[Information provided]:
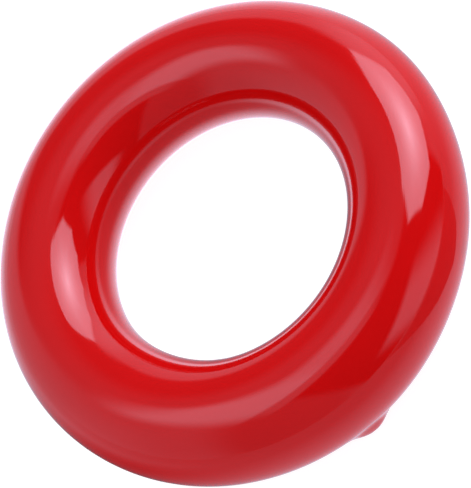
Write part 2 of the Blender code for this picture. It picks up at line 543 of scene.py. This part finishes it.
# The key light is a lit patch of cloth with straight sides and a soft edge, brightest in its middle
KEY = dict(at=(64.7, 40), roll=11, radius=26, sides=8, edge=0.05, middle_glow=13.5, edge_glow=4.8)

# The table as the ring's gloss mirrors it, painted in as a fixed glow: an even glow, with pools of painted
# light and painted shade over it, and the pool called shade is the ring's painted shadow on the table. A
# pool is full at its azimuth and fades over its turn to either side. Going out from the middle of the ring,
# it comes up between the two distances of its rise and goes down between the two of its fall, in mm. A fall
# that is past the end of the painted table reflection never comes.
PAINTED_TABLE_GLOW = 0.6
ALL_ROUND = 9999
PAINTED_POOLS = (
    dict(name="hole", azimuth=0, turn=ALL_ROUND, rise=(-2, -1), fall=(8, 13), glow=0.42),
    dict(name="far side", azimuth=140, turn=115, rise=(9, 16), fall=(2000, 3000), glow=1.45),
    dict(name="far foot", azimuth=148, turn=85, rise=(10, 15.5), fall=(35, 110), glow=2.45),
    dict(name="near foot", azimuth=340, turn=110, rise=(25, 31), fall=(33, 60), glow=1.35),
    # painted shadow: the ring's shadow on the table, painted into the table's reflection
    dict(name="shade", azimuth=245, turn=50, rise=(25, 30), fall=(38, 65), glow=0.12),
    dict(name="near side of the hole", azimuth=315, turn=90, rise=(2, 11), fall=(12, 18), glow=1.15),
)
PAINTED_TABLE_REFLECTION = dict(start=1 * MM, end=500 * MM, height=0.1 * MM, rings=70, turns=60)

# The dark way is a painted dark reflection: a dark sheet over the table that shows only in the gloss. It
# widens from its start to its end by its spread, in degrees to either side. From some way out it carries
# painted light of the window, most of all at the window's side.
WAY = dict(start=39 * MM, end=400 * MM, height=0.4 * MM, rings=24, lanes=12, start_spread=1, spread=33)
# the window's light on the dark way is painted into it, not cast by the window panel
PAINTED_WAY_GLOW = {"dark": 0.2, "window": 1.1, "window_side": -0.25, "from": 78 * MM}

FLOOR_RADIUS = 3.0
FLOOR_SIDES = 96


def soft_step(value):
    value = min(1.0, max(0.0, value))
    return value * value * (3 - 2 * value)


def between(value, sides, fades):
    """1 between two sides and 0 outside them, with a soft edge at each side, as wide as its fade."""
    return soft_step((value - sides[0]) / fades[0] + 0.5) * soft_step((sides[1] - value) / fades[1] + 0.5)


def seen_from(direction, part):
    """A direction as degrees across and up from the middle of a part of the tent, and how far off it is."""
    azimuth, elevation = (radians(value) for value in part["at"])
    turned = Matrix.Rotation(elevation, 3, "Y") @ Matrix.Rotation(-azimuth, 3, "Z") @ direction
    turned = Matrix.Rotation(radians(part["roll"]), 3, "X") @ turned
    across = degrees(atan2(-turned.y, turned.x))
    up = degrees(atan2(turned.z, hypot(turned.x, turned.y)))
    return across, up, degrees(direction.angle(toward(azimuth, elevation)))


def tent_glow(direction):
    """How bright the light tent is in a direction."""
    glow = TENT_GLOW
    for panel in PANELS:
        across, up, _ = seen_from(direction, panel)
        inside = between(across, panel["x"], panel["fade"][:2]) * between(up, panel["y"], panel["fade"][2:])
        glow += (panel["glow"] - glow) * inside
    across, up, off = seen_from(direction, KEY)
    if off >= 90:
        return glow
    corner = 2 * pi / KEY["sides"]
    to_side = cos(atan2(up, across) % corner - corner / 2) / cos(corner / 2)
    share = off * to_side / KEY["radius"]
    key = KEY["edge_glow"] + (KEY["middle_glow"] - KEY["edge_glow"]) * max(0.0, 1.0 - share) ** 2
    return glow + (key - glow) * soft_step((1.0 - share) / KEY["edge"] + 0.5)


def glowing_cloth():
    """White cloth lit from behind by lamps a little bluer than white, as bright as each point's glow; on the
    cards over the table the same glow is a painted reflection.
    """
    material, tree = new_material("tent_cloth_and_painted_reflection_glow")
    glow = add_node(tree, "ShaderNodeAttribute", {"attribute_name": "glow"})
    lamps = {"Color": (*linear(LAMP_COLOUR), 1.0)}
    show(tree, add_node(tree, "ShaderNodeEmission", lamps, {"Strength": glow.outputs["Fac"]}))
    return material


def add_cloth(name, mesh, glow):
    """Lit cloth, or a card of painted reflection, that the camera sees through, with how much it glows at
    each point of its mesh.
    """
    data = bpy.data.meshes.new(name)
    mesh.to_mesh(data)
    data.attributes.new("glow", "FLOAT", "POINT").data.foreach_set("value", glow)
    data.materials.append(glowing_cloth())
    cloth = bpy.data.objects.new(name, data)
    bpy.context.scene.collection.objects.link(cloth)
    cloth.visible_camera = False
    return cloth


def add_tent():
    """A dome of white cloth round the ring.

    The cloth shows in the gloss as it is. The light that it gives the pigment is more even, because the
    cloth's folds spread it, so that is a dome of its own.
    """
    mesh = bmesh.new()
    bmesh.ops.create_uvsphere(mesh, radius=TENT_RADIUS, **TENT_GRID)
    below = [vertex for vertex in mesh.verts if vertex.co.z < -MM]
    bmesh.ops.delete(mesh, geom=below, context="VERTS")
    bmesh.ops.reverse_faces(mesh, faces=mesh.faces)
    glow = [tent_glow(vertex.co.normalized()) for vertex in mesh.verts]
    add_cloth("tent_in_gloss", mesh, glow).visible_diffuse = False
    spread = [SPREAD["even"] + SPREAD["share"] * value for value in glow]
    add_cloth("tent_light", mesh, spread).visible_glossy = False
    mesh.free()


def add_floor(studio):
    """The light table: an opal sheet lit from below, that can be seen through from underneath."""
    mesh = bmesh.new()
    bmesh.ops.create_circle(mesh, cap_ends=True, segments=FLOOR_SIDES, radius=FLOOR_RADIUS)
    data = bpy.data.meshes.new("floor")
    mesh.to_mesh(data)
    mesh.free()
    material, tree = new_material("opal_acrylic")
    place = add_node(tree, "ShaderNodeTexCoord").outputs["Object"]
    fine = {"Scale": 1 / OPAL_FIBRE, "Detail": 3.0}
    fibre = add_node(tree, "ShaderNodeTexNoise", fine, {"Vector": place})
    bump = add_node(
        tree,
        "ShaderNodeBump",
        {"Strength": 0.1, "Distance": OPAL_FIBRE_DEPTH},
        {"Height": fibre.outputs["Fac"]},
    )
    opal = {
        "Base Color": (*studio.floor, 1.0),
        "Roughness": 0.9,
        "Emission Color": (1.0, 1.0, 1.0, 1.0),
        "Emission Strength": studio.table_glow,
    }
    sheet = add_node(tree, "ShaderNodeBsdfPrincipled", opal, {"Normal": bump.outputs["Normal"]})
    clear = add_node(tree, "ShaderNodeBsdfTransparent")
    underneath = add_node(tree, "ShaderNodeNewGeometry").outputs["Backfacing"]
    sides = {0: underneath, 1: sheet.outputs[0], 2: clear.outputs[0]}
    show(tree, add_node(tree, "ShaderNodeMixShader", links=sides))
    data.materials.append(material)
    floor = bpy.data.objects.new("floor", data)
    bpy.context.scene.collection.objects.link(floor)
    floor.visible_glossy = False


def add_card(name, mesh, glow):
    """A sheet of light just over the table that shows only in the ring's gloss, as a painted reflection: it
    lights nothing and casts no shadow.
    """
    bmesh.ops.recalc_face_normals(mesh, faces=mesh.faces)
    card = add_cloth(name, mesh, glow)
    card.visible_diffuse = card.visible_shadow = False
    mesh.free()


def table_glow(azimuth, distance):
    """How bright the painted reflection of the table, with its painted light and shade, is at an azimuth in
    degrees and a distance in mm from the middle of the ring.
    """
    glow = PAINTED_TABLE_GLOW
    for pool in PAINTED_POOLS:
        off = abs((azimuth - pool["azimuth"] + 180) % 360 - 180)
        start, full = pool["rise"]
        last, end = pool["fall"]
        inside = soft_step(1.0 - off / pool["turn"])
        inside *= soft_step((distance - start) / (full - start))
        inside *= soft_step((end - distance) / (end - last))
        glow += (pool["glow"] - glow) * inside
    return glow


def add_painted_table_reflection():
    """The painted reflection of the table, with its painted light and shade, in the gloss: a line of points
    spun round the middle.
    """
    mesh = bmesh.new()
    rings = PAINTED_TABLE_REFLECTION["rings"]
    step = (PAINTED_TABLE_REFLECTION["end"] / PAINTED_TABLE_REFLECTION["start"]) ** (1 / rings)
    points = [mesh.verts.new((PAINTED_TABLE_REFLECTION["start"] * step**ring, 0.0, 0.0)) for ring in range(rings + 1)]
    line = points + [mesh.edges.new(ends) for ends in zip(points, points[1:])]
    turns = PAINTED_TABLE_REFLECTION["turns"]
    bmesh.ops.spin(mesh, geom=line, axis=(0.0, 0.0, 1.0), angle=2 * pi, steps=turns, use_merge=True)
    glow = []
    for vertex in mesh.verts:
        glow.append(table_glow(degrees(atan2(vertex.co.y, vertex.co.x)), vertex.co.length / MM))
        vertex.co.z = PAINTED_TABLE_REFLECTION["height"]
    add_card("painted_table_reflection", mesh, glow)


def painted_way_glow(side, distance):
    """How bright the painted dark reflection, with the window's painted light, is at a side, from -1 to 1,
    and a distance from the middle of the ring.
    """
    far = soft_step((distance - PAINTED_WAY_GLOW["from"]) / (WAY["end"] - PAINTED_WAY_GLOW["from"]))
    under_window = cos(min(1.0, abs(side - PAINTED_WAY_GLOW["window_side"])) * pi / 2) ** 2
    return PAINTED_WAY_GLOW["dark"] + (PAINTED_WAY_GLOW["window"] - PAINTED_WAY_GLOW["dark"]) * far * under_window


def add_painted_dark_reflection():
    """The painted dark reflection in the gloss: a grid whose x goes out along the way and whose y goes
    across it.
    """
    mesh = bmesh.new()
    bmesh.ops.create_grid(mesh, x_segments=WAY["rings"], y_segments=WAY["lanes"], size=1.0)
    glow = []
    for vertex in mesh.verts:
        out, side = (vertex.co.x + 1.0) / 2, vertex.co.y
        distance = WAY["start"] * (WAY["end"] / WAY["start"]) ** out
        spread = WAY["start_spread"] + WAY["spread"] * (1.0 - WAY["start"] / distance) ** 0.5
        glow.append(painted_way_glow(side, distance))
        vertex.co = toward(radians(side * spread), 0.0) * distance + Vector((0.0, 0.0, WAY["height"]))
    add_card("painted_dark_reflection", mesh, glow)


def add_room(studio):
    """The pale room outside the tent, which only the camera sees."""
    world = bpy.data.worlds.new("room")
    world.use_nodes = True
    world.node_tree.nodes.clear()
    shade = add_node(world.node_tree, "ShaderNodeBackground", {"Color": (*studio.room, 1.0)})
    show(world.node_tree, shade, "ShaderNodeOutputWorld")
    bpy.context.scene.world = world
    bpy.context.scene.view_settings.view_transform = "Standard"


class ExerciseRingAddStudio(bpy.types.Operator):
    """Add the camera, the floor, the light tent and the room round it"""

    bl_idname = "exercise_ring.add_studio"
    bl_label = "Studio"

    def execute(self, context):
        shape, _, studio = scene_settings()
        add_camera(shape, studio)
        add_floor(studio)
        add_tent()
        add_painted_table_reflection()
        add_painted_dark_reflection()
        add_room(studio)
        return {"FINISHED"}


class ExerciseRingPanel(bpy.types.Panel):
    """Lists the ring's pieces and the settings that they are made from"""

    bl_idname = "VIEW3D_PT_exercise_ring"
    bl_label = "Exercise Ring"
    bl_space_type = "VIEW_3D"
    bl_region_type = "UI"
    bl_category = "Exercise Ring"

    def draw(self, context):
        layout = self.layout
        for operator in OPERATORS:
            layout.operator(operator.bl_idname)
        for settings in scene_settings():
            box = layout.box()
            for name, prop in settings.bl_rna.properties.items():
                if not prop.is_readonly and name != "name":
                    box.prop(settings, name)


OPERATORS = (ExerciseRingAddSkin, ExerciseRingAddIron, ExerciseRingAddStudio)
CLASSES = (VinylRun, RingShape, RingFinish, Studio, *OPERATORS, ExerciseRingPanel)


def register():
    for cls in CLASSES:
        bpy.utils.register_class(cls)
    bpy.types.Scene.ring_shape = bpy.props.PointerProperty(type=RingShape)
    bpy.types.Scene.ring_finish = bpy.props.PointerProperty(type=RingFinish)
    bpy.types.Scene.ring_studio = bpy.props.PointerProperty(type=Studio)


def unregister():
    for name in ("ring_studio", "ring_finish", "ring_shape"):
        delattr(bpy.types.Scene, name)
    for cls in reversed(CLASSES):
        bpy.utils.unregister_class(cls)


def main():
    register()
    fill_runs(bpy.context.scene.ring_shape)
    bpy.ops.exercise_ring.add_skin()
    bpy.ops.exercise_ring.add_iron()
    bpy.ops.exercise_ring.add_studio()


if __name__ == "__main__":
    main()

[Given exercise]: Beginning at the top of the data, please return every line until and including the line containing "edge=0.05, middle_glow=13.5, edge_glow=4.8)", copied exactly, and nothing past it.

[Solution to the exercise]:
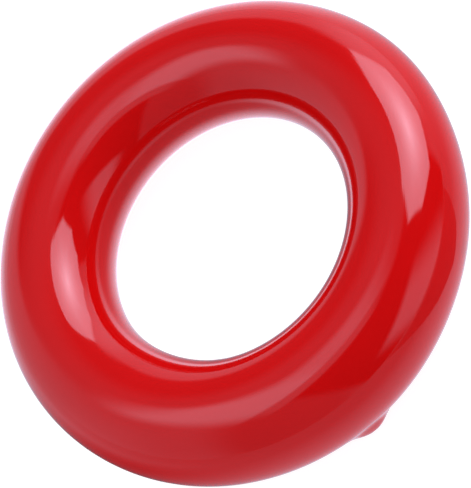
Write part 2 of the Blender code for this picture. It picks up at line 543 of scene.py. This part finishes it.
# The key light is a lit patch of cloth with straight sides and a soft edge, brightest in its middle
KEY = dict(at=(64.7, 40), roll=11, radius=26, sides=8, edge=0.05, middle_glow=13.5, edge_glow=4.8)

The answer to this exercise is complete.